▶ **Records from a data collection**
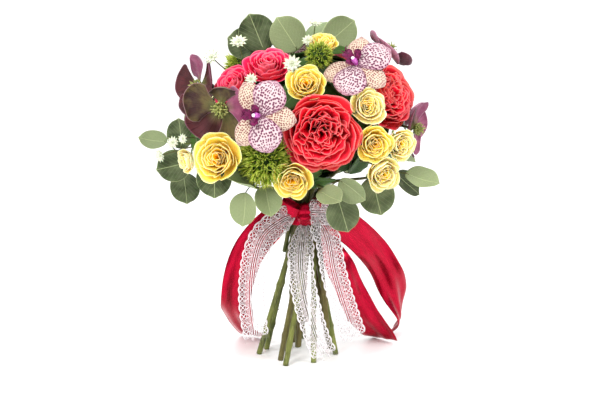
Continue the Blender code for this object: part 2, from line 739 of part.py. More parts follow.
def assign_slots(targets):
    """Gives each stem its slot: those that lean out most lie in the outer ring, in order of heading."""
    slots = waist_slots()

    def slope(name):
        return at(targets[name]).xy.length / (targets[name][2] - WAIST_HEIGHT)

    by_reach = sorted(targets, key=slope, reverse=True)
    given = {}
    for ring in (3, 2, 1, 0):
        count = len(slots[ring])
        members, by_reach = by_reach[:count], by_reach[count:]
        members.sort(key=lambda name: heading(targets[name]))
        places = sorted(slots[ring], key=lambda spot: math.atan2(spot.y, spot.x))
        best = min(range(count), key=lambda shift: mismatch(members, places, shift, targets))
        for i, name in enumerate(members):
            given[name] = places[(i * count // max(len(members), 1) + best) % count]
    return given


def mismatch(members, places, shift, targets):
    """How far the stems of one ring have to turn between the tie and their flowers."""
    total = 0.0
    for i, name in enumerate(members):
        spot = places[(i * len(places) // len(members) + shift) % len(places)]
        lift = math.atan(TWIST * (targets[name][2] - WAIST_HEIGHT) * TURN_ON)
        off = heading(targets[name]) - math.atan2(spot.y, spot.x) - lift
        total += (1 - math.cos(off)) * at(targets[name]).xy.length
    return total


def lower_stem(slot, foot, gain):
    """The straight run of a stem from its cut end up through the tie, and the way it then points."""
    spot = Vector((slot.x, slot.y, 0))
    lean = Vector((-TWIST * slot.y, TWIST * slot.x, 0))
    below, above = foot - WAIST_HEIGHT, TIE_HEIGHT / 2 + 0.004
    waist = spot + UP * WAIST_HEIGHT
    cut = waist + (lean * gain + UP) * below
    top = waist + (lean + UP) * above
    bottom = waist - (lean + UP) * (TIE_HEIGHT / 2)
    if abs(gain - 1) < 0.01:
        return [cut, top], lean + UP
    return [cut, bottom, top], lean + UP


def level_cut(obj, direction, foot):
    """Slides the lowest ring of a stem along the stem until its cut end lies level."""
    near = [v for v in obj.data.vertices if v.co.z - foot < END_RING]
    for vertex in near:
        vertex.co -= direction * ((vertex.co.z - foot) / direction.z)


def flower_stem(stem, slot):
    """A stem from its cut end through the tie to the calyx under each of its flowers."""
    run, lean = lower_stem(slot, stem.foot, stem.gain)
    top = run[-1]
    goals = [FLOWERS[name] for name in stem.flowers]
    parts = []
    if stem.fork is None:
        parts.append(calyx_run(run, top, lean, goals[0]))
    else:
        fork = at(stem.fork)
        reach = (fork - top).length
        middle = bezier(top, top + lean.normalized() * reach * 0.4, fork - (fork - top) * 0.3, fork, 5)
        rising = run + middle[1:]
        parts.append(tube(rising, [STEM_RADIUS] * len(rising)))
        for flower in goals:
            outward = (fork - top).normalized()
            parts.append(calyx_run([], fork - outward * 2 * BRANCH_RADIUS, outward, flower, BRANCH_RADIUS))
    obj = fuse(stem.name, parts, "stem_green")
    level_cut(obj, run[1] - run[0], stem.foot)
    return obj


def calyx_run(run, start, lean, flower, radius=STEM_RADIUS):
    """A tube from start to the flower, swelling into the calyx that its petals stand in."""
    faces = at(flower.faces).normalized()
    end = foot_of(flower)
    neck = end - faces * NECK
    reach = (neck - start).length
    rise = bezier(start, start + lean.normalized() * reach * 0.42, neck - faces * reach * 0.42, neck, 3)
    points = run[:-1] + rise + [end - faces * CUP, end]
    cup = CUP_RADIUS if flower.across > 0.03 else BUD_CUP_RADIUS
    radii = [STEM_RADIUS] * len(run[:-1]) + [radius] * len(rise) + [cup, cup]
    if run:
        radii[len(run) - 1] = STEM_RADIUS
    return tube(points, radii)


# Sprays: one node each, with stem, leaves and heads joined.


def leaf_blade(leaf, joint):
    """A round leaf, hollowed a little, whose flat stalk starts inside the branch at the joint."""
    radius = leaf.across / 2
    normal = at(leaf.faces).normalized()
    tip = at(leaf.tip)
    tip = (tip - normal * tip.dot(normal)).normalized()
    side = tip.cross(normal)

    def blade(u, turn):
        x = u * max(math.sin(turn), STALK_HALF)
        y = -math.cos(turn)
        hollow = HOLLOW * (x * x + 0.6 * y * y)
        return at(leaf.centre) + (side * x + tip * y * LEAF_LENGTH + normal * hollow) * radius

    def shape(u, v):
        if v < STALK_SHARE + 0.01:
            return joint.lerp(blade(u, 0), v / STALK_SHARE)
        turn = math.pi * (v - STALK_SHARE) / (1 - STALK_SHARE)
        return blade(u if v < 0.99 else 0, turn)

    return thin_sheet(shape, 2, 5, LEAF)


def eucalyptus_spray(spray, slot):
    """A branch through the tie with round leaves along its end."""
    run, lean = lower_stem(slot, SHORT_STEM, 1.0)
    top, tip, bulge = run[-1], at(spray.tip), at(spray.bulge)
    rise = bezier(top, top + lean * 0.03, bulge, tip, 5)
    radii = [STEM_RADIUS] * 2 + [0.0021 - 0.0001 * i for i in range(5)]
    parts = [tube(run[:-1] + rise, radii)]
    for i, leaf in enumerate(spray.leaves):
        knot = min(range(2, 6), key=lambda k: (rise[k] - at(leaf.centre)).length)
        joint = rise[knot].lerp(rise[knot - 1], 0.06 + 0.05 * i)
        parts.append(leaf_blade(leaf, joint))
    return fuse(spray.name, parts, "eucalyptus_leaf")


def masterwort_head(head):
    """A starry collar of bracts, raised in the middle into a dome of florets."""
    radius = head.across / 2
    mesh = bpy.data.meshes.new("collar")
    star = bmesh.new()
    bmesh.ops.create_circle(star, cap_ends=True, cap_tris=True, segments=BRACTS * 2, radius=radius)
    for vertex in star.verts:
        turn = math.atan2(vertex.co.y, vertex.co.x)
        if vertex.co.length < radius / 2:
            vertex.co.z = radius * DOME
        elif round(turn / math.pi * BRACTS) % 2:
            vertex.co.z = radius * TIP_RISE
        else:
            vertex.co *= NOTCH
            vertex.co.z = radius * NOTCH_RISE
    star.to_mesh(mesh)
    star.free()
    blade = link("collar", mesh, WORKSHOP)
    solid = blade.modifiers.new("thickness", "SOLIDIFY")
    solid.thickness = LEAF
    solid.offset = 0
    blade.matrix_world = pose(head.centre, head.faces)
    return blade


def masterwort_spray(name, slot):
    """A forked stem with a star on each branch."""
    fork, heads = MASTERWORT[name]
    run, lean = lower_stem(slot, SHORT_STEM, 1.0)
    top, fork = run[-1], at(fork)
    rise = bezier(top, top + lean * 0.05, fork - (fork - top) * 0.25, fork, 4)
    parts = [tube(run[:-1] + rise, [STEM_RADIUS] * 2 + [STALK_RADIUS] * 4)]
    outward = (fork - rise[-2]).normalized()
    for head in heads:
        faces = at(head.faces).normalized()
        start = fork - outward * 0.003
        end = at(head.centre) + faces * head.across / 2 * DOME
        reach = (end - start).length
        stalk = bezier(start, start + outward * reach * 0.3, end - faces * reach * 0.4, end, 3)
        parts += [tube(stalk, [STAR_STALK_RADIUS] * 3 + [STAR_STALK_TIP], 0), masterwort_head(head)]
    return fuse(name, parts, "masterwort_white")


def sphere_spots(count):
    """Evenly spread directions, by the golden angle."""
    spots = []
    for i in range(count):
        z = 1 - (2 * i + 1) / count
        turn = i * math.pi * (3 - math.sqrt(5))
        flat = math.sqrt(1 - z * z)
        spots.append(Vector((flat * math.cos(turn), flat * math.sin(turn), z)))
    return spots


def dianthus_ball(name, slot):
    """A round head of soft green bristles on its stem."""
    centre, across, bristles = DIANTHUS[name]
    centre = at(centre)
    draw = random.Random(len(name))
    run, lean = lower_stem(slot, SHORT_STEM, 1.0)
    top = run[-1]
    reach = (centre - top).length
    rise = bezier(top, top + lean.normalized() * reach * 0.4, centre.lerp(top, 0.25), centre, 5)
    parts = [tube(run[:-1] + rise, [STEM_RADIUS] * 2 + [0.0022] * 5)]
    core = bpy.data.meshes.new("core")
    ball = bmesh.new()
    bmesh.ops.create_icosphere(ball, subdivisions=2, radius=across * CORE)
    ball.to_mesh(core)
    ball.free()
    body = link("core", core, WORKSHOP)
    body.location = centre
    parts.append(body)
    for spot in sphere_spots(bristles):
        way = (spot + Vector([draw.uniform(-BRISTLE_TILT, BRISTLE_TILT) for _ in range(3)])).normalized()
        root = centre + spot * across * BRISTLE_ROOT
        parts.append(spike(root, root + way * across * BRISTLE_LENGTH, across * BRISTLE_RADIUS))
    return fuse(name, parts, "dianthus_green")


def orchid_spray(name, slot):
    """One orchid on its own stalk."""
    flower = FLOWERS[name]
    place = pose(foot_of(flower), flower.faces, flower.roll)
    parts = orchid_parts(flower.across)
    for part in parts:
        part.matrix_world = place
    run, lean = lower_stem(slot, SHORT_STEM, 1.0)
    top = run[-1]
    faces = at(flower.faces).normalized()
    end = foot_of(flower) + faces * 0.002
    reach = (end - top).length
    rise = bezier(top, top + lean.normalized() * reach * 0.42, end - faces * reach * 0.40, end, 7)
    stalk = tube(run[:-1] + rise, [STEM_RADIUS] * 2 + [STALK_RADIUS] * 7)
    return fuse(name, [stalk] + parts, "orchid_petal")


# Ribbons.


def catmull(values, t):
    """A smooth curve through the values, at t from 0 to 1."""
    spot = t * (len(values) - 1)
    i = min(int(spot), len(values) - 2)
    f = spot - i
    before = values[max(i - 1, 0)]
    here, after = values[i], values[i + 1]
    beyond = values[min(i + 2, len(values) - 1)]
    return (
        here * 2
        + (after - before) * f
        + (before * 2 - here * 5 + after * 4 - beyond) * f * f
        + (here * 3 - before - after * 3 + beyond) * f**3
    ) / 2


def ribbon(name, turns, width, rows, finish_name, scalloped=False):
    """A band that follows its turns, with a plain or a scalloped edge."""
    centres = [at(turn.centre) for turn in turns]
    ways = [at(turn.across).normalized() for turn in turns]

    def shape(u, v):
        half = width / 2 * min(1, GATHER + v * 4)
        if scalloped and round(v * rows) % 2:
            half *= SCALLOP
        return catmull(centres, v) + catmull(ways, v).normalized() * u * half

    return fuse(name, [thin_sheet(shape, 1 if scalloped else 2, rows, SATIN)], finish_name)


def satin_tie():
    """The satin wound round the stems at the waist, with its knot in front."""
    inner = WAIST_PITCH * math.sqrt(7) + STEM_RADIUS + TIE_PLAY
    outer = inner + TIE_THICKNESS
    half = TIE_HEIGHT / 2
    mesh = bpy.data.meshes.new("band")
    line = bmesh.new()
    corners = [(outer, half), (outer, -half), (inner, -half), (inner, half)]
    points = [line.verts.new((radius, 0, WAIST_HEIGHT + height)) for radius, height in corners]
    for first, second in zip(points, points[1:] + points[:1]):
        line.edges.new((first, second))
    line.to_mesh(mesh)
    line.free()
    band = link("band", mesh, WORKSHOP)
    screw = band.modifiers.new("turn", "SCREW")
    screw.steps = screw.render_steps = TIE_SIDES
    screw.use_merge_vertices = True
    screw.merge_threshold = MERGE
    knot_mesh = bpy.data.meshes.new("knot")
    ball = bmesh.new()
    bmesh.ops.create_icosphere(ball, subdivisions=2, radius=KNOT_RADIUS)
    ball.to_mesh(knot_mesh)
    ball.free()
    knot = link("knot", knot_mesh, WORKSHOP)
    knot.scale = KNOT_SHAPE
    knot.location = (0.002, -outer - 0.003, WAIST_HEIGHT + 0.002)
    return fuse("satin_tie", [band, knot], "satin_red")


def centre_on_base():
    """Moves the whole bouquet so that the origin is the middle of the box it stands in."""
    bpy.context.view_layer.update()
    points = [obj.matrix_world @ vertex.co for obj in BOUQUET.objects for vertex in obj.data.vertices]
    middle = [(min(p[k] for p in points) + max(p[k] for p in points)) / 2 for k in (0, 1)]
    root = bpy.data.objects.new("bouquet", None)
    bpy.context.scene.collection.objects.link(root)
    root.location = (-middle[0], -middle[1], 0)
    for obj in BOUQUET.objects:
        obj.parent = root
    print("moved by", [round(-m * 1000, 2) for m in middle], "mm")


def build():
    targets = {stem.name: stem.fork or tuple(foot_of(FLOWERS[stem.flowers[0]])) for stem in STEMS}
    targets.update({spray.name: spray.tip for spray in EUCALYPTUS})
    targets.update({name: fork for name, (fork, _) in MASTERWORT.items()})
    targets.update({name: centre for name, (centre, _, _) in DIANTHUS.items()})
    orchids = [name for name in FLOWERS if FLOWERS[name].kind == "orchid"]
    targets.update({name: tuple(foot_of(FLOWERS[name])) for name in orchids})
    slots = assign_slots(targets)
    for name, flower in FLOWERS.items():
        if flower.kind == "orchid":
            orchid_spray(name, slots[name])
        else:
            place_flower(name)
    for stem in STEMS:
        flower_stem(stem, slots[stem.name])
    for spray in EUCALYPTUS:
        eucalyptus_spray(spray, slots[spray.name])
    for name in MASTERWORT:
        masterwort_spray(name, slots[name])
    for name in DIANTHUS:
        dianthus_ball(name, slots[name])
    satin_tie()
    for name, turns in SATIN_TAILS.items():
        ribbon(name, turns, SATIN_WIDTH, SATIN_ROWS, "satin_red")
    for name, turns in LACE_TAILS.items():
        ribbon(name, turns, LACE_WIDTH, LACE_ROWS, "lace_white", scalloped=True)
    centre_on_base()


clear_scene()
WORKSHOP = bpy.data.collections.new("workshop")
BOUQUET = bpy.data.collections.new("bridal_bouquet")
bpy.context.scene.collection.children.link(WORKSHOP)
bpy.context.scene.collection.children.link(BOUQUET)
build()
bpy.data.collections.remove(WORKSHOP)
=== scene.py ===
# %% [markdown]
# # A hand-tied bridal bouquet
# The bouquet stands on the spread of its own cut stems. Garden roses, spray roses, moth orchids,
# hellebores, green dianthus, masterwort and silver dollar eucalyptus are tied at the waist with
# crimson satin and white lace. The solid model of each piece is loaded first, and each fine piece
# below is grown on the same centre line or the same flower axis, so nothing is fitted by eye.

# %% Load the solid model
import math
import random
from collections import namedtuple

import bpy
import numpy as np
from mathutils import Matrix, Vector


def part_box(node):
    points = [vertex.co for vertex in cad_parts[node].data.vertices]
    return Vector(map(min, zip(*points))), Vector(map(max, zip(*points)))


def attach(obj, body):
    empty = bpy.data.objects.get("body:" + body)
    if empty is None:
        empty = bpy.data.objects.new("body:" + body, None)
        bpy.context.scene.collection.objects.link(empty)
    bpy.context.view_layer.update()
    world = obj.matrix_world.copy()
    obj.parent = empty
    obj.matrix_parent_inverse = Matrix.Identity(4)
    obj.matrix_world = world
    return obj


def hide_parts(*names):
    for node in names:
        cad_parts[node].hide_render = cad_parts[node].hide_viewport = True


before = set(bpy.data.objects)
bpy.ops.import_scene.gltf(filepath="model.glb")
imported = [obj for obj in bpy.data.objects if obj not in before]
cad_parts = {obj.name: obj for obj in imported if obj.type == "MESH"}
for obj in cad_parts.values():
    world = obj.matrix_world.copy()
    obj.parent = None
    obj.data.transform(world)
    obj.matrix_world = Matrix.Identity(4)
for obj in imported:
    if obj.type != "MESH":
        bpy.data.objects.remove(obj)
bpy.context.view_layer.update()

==

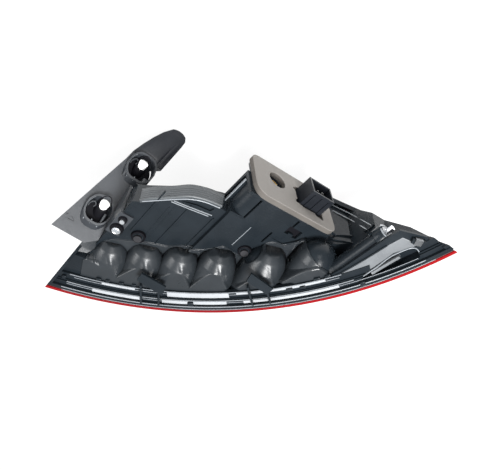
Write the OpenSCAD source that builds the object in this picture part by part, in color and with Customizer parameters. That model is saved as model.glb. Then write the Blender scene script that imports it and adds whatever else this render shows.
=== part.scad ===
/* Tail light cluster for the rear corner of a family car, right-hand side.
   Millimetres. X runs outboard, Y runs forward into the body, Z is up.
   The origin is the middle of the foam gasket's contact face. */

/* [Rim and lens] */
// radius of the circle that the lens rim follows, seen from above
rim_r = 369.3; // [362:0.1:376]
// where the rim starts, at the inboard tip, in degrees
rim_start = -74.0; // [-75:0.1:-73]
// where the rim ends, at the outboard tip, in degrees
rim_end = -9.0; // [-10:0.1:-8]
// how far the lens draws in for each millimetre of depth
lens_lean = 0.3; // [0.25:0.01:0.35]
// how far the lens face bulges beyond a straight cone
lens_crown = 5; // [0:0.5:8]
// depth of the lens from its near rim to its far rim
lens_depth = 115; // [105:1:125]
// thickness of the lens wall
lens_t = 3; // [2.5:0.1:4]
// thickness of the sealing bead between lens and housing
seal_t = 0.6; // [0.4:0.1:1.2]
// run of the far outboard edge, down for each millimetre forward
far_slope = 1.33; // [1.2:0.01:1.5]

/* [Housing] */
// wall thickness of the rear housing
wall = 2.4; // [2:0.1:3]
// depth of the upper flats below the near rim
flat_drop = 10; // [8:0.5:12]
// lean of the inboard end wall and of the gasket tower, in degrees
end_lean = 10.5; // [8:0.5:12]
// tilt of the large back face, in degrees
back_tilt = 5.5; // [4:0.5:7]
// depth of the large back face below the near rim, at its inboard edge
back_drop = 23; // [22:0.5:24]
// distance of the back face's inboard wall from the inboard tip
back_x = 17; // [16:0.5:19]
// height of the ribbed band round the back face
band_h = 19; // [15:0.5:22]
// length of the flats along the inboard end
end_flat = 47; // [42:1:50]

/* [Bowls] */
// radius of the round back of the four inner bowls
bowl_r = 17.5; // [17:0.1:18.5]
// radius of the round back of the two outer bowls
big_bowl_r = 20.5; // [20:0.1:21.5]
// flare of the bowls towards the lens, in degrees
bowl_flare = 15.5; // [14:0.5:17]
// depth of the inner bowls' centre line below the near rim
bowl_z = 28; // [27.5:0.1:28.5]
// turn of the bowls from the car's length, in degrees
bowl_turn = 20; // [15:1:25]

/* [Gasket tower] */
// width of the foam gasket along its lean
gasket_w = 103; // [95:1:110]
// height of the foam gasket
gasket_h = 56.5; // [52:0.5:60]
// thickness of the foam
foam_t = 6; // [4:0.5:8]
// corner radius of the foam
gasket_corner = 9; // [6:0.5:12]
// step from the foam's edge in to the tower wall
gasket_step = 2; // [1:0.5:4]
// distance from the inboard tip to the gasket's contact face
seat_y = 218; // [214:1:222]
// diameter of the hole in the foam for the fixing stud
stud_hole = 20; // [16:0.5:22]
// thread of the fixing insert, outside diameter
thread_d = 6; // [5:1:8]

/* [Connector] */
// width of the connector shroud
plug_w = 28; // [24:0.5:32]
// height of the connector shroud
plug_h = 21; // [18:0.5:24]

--

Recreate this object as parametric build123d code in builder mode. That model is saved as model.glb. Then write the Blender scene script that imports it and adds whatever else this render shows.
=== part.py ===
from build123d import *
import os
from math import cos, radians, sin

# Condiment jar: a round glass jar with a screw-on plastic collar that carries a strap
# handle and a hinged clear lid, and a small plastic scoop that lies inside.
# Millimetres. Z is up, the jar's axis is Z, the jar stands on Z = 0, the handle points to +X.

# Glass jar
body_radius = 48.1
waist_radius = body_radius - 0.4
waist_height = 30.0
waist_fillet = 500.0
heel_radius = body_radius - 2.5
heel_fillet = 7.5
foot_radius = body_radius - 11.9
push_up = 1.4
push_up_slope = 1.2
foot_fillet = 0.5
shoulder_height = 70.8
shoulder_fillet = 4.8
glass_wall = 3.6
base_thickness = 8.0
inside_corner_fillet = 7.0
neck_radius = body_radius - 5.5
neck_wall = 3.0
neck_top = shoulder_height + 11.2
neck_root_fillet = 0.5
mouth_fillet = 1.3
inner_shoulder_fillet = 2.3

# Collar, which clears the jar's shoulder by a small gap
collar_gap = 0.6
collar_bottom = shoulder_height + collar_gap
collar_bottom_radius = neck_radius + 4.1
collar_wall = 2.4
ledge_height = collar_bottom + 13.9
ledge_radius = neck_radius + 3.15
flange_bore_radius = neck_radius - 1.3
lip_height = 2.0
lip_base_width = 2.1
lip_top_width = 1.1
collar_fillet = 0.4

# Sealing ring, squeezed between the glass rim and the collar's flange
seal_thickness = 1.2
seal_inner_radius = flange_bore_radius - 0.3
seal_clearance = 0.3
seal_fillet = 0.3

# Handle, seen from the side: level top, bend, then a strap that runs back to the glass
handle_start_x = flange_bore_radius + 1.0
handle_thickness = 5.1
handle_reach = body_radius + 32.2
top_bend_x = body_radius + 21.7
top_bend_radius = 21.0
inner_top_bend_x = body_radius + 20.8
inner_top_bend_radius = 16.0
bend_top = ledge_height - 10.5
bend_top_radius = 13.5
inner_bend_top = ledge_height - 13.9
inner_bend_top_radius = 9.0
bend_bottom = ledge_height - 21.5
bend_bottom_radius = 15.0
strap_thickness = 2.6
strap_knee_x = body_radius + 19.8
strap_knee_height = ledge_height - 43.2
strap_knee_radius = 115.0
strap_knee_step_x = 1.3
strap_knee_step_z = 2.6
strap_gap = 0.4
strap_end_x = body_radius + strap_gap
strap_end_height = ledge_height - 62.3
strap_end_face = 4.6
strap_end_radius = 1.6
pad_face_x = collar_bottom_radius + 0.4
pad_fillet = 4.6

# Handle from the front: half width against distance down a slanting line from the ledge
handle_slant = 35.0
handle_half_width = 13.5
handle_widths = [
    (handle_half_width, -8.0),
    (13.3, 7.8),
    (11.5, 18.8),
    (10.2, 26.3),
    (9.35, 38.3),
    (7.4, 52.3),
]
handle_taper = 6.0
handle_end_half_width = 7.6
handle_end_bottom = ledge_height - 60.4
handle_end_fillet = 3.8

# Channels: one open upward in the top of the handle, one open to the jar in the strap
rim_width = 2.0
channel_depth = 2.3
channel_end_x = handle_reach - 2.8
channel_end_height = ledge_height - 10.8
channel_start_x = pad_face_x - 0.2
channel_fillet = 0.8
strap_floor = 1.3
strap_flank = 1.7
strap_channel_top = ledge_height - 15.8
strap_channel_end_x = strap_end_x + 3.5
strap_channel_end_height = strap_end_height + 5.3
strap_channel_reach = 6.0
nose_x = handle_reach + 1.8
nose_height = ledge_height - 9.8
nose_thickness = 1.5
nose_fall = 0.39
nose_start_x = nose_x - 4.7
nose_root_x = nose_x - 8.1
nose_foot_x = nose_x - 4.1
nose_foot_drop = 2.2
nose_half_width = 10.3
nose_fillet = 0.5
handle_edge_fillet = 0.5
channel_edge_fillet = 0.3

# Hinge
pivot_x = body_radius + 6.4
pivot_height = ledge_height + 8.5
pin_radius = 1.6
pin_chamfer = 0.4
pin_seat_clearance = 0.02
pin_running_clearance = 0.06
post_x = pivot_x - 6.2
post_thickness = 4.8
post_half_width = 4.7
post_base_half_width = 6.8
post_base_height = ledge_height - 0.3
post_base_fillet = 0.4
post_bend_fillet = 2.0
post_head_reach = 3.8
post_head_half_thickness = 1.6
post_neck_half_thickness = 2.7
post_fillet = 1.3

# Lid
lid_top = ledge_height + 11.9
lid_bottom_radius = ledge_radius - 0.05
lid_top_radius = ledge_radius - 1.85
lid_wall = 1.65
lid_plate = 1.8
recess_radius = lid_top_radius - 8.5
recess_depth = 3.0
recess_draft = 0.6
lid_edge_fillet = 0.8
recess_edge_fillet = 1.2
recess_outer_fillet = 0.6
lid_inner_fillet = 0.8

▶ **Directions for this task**
Which lines above run from the one containing "clear_scene()" down to the one containing "obj.parent = empty"? Repeat exactly those, both ends included, and nothing else.

▶ **Solution to this task**
clear_scene()
WORKSHOP = bpy.data.collections.new("workshop")
BOUQUET = bpy.data.collections.new("bridal_bouquet")
bpy.context.scene.collection.children.link(WORKSHOP)
bpy.context.scene.collection.children.link(BOUQUET)
build()
bpy.data.collections.remove(WORKSHOP)
=== scene.py ===
# %% [markdown]
# # A hand-tied bridal bouquet
# The bouquet stands on the spread of its own cut stems. Garden roses, spray roses, moth orchids,
# hellebores, green dianthus, masterwort and silver dollar eucalyptus are tied at the waist with
# crimson satin and white lace. The solid model of each piece is loaded first, and each fine piece
# below is grown on the same centre line or the same flower axis, so nothing is fitted by eye.

# %% Load the solid model
import math
import random
from collections import namedtuple

import bpy
import numpy as np
from mathutils import Matrix, Vector


def part_box(node):
    points = [vertex.co for vertex in cad_parts[node].data.vertices]
    return Vector(map(min, zip(*points))), Vector(map(max, zip(*points)))


def attach(obj, body):
    empty = bpy.data.objects.get("body:" + body)
    if empty is None:
        empty = bpy.data.objects.new("body:" + body, None)
        bpy.context.scene.collection.objects.link(empty)
    bpy.context.view_layer.update()
    world = obj.matrix_world.copy()
    obj.parent = empty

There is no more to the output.